▶ [The task]
Each line containing the word "that" should be found and copied.

▶ [Data]
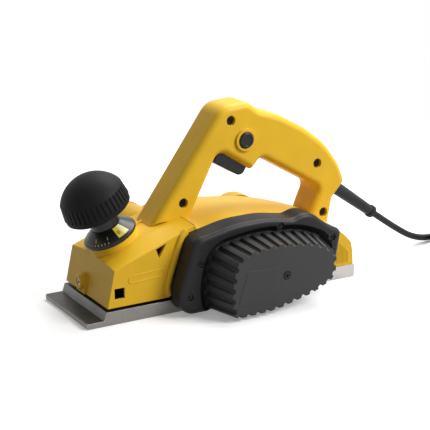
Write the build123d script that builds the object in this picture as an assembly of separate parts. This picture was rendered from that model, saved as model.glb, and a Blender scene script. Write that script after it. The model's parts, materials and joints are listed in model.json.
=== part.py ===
from build123d import *

import os
from math import atan2, cos, degrees, hypot, pi, radians, sin, tan

# Electric hand planer of the 82 mm class, in millimetres.
# Frame: +X towards the rear, where the cord leaves; -Y towards the belt side; +Z up.
# Origin: on the cutting line, where the knives meet the work, at the middle of their width.
# The sole plane is z = 0, the middle of the shoes is y = 0.

# ---------------------------------------------------------------- clearances
slide_gap = 0.08            # radial clearance of a running or sliding fit
seat_gap = 0.05             # a piece in its own seat
moving_gap = 0.6            # between pieces that move past each other
small_gap = 0.35

# ---------------------------------------------------------------- shoes and cut
planing_width = 82.0
cutting_radius = 27.0       # knife edge circle; its lowest point is the cutting line
knife_reach = 2.4           # knife edge beyond the drum's own surface
depth_max = 2.5
front_length = 145.0
rear_length = 145.0
shoe_margin = 5.0           # shoe beyond the knives on each side
shoe_overhang = 1.0         # shoe beyond the body's side
shoe_thickness = 12.7
lip_length = 17.0
lip_thickness = 5.2
step_run = 2.5
mouth_gap = 2.6             # shoe edge to the cutting circle
groove_depth = 2.5
shoe_chamfer = 0.8
tip_clearance = 0.05        # keeps the knife edges just above the sole plane
cheek_gap = 0.8
shoe_screw_front = 52.0     # from the cutting line to the front pair of screws
shoe_screw_back = 17.0      # from the rear edge to the rear pair
shoe_screw_side = 35.5
shoe_screw_length = 22.0
shoe_post_radius = 5.0
shoe_post_height = 14.0

# ---------------------------------------------------------------- body shell
wall = 3.2
seam_x = -35.0
chamber_gap = 2.2           # cutting circle to chamber wall
chamber_wall = 2.8
cheek_bottom = 3.0
cheek_reach = 33.0          # fore-and-aft half length of the side cheeks
shoulder_half = 25.0        # half width of the flat top of the front body
front_face_foot = -124.0
front_face_lean = 7.5 / 35.0
side_line_start = (-126.0, 46.1)    # top edge of the front body's upright sides
side_line_slope = 0.37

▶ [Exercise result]
Write the build123d script that builds the object in this picture as an assembly of separate parts. This picture was rendered from that model, saved as model.glb, and a Blender scene script. Write that script after it. The model's parts, materials and joints are listed in model.json.
moving_gap = 0.6            # between pieces that move past each other